Приступая к характеристике письменной продукции, производимой Чернышевским в эти годы, автор резко меняет тон и подход: это его сфера, фокус его внимания, – и здесь он неумолим в оценках: «…труды эти – пепел, мираж. Из всей груды беллетристики, которую он в Сибири произвёл, сохранились, кроме “Пролога”, две-три повести, какой-то “цикл” недописанных “новелл”. Сочинял он и стихи…». Впрочем, почти всё, что он писал в Вилюе, он сжёг.18021 «Староперсидская поэма», судя по одному только восклицанию Набокова, – «страшная вещь!», – и, заодно с ней, цикл новелл «Вечера у княгини Старобельской», – и то, и другое «носят явные признаки графомании, – отмечает Долинин, – и потому при жизни Чернышевского напечатаны не были».18032 Несмотря на чинимые ему препятствия и отказы в публикациях, Чернышевский был буквально обуян страстью сочинения рассказов, как ему казалось, «высоко литературного достоинства» о некоей «Академии Лазурных Гор». Снабдив псевдонимом «будто бы с английского», он посылает их, один за другим, редактору «Вестника Европы», напрасно надеясь на публикацию.

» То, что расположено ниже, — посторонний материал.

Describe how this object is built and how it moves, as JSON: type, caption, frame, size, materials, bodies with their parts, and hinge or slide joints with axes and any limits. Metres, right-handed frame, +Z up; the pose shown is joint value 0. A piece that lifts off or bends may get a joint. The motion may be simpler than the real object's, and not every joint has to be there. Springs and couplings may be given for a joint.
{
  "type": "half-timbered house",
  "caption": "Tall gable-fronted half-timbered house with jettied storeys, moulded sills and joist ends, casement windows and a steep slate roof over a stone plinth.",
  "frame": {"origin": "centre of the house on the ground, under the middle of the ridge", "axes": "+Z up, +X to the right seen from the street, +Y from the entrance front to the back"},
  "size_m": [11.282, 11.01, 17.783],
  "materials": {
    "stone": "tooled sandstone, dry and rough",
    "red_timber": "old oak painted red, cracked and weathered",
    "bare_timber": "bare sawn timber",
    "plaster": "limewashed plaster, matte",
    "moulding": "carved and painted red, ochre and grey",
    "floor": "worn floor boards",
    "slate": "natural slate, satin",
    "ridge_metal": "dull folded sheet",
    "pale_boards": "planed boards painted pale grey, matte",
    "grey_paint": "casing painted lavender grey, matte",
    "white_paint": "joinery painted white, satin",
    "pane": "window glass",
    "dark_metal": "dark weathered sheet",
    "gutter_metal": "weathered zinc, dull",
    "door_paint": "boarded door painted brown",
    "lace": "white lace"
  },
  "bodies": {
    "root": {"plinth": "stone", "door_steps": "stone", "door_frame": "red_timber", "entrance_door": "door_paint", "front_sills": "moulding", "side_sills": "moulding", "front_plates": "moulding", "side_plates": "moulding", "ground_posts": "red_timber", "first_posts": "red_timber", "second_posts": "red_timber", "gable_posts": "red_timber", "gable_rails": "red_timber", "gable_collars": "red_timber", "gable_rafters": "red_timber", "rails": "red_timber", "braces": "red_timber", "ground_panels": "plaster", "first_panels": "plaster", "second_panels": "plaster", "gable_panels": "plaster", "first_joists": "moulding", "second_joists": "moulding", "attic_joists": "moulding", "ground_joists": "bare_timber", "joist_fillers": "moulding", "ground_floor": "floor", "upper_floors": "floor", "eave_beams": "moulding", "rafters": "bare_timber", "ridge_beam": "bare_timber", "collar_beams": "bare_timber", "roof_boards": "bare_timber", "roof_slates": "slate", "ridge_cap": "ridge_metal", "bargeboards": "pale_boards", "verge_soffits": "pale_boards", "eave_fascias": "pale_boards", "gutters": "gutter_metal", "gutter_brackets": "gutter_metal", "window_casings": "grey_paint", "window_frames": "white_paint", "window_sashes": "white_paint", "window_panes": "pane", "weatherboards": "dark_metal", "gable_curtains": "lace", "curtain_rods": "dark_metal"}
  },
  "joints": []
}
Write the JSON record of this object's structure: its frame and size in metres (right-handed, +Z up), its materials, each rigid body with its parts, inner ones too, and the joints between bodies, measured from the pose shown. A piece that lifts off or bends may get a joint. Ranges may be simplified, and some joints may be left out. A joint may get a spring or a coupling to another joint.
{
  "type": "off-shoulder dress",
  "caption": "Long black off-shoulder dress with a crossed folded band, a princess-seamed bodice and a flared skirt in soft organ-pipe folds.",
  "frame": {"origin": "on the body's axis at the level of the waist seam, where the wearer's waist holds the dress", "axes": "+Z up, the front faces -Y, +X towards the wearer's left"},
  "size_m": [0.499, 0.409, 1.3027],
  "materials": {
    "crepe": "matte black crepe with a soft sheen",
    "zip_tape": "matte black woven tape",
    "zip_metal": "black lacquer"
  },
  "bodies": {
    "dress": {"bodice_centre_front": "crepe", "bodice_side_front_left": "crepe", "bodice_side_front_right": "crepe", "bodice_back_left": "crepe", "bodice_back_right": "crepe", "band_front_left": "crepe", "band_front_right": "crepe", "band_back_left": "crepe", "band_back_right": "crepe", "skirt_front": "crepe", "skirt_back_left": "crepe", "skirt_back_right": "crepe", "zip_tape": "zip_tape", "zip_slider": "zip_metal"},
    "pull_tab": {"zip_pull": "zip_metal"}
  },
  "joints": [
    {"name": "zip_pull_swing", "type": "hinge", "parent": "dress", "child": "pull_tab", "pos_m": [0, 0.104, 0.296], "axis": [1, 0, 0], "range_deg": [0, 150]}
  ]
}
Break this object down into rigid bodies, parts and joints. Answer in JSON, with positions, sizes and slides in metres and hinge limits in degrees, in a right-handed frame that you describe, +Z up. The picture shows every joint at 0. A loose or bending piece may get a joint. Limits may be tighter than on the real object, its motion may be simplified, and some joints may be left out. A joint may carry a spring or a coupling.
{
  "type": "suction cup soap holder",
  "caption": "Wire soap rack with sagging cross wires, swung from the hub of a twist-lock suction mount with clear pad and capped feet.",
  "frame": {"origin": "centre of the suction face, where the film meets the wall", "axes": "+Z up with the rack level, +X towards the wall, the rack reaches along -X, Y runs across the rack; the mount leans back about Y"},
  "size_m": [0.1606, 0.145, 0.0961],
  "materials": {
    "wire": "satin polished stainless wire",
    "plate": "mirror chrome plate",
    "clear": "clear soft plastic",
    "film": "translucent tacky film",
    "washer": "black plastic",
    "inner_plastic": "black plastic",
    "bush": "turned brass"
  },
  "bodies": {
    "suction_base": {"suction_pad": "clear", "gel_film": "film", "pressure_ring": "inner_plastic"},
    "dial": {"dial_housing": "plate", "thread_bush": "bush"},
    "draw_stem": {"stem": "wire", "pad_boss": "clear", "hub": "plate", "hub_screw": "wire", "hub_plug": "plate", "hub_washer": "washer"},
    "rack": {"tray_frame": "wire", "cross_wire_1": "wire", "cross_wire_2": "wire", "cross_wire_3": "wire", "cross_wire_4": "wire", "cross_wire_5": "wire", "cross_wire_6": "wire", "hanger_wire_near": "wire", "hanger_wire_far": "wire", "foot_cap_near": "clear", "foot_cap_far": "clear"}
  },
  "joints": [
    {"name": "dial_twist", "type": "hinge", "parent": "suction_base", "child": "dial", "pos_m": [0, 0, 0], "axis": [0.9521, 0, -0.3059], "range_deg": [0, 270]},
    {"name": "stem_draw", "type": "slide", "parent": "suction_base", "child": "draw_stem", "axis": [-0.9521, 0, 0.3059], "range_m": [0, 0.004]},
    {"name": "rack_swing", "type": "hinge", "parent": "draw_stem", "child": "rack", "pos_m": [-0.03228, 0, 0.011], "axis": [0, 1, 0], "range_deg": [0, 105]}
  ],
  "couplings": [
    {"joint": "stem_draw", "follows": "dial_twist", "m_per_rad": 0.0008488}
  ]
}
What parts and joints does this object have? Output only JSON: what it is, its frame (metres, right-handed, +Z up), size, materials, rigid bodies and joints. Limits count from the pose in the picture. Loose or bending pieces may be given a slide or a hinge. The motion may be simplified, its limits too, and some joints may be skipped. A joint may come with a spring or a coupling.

Ещё одной своей мании, отмечает биограф, «страсти к наставлению, Чернышевский «тем давал исход», что членам своего семейства писал «о Фермате … о борьбе пап с императорами … о медицине, Карлсбаде, Италии… Кончилось тем, чем и должно было кончиться: ему предложили прекратить писание “учёных писем”. Это его так оскорбило и потрясло, что больше полугода он не писал писем вовсе».18043 Здесь, опять-таки, возникает тема чиновной тупости и зряшных страхов. Чем могла так уж помешать якутскому губернатору подобная «обширность» писем Чернышевского? Нарушением запрета писать о «предметах посторонних»? Но среди перечисленных нет ни одного, который мог бы возбудить подозрение: старший сын, Миша, получает «наставления» по высшей математике, младший – о борьбе пап с императорами, жена – о её здоровье с рекомендациями о том, как и где она могла бы подлечиться. Однако губернатор счёл необходимым напомнить исправнику, что его подопечный «имеет право» лишь «извещать о своём положении в приличных формах и выражениях» – и ничего сверх того.18054 Совершенно очевидно, что возможность более или менее нормальной, содержательной переписки между ссыльным и членами его семьи оздоровила бы и состояние сидельца, и его отношения с администрацией, никакого особенного «революционного» вреда не принеся. Но такова была инертность бюрократии, внесшей свою, и немалую, лепту в бессмысленные запреты «свободы речи», что только разжигало у последователей Чернышевского протестный импульс и уводило его в русло насилия.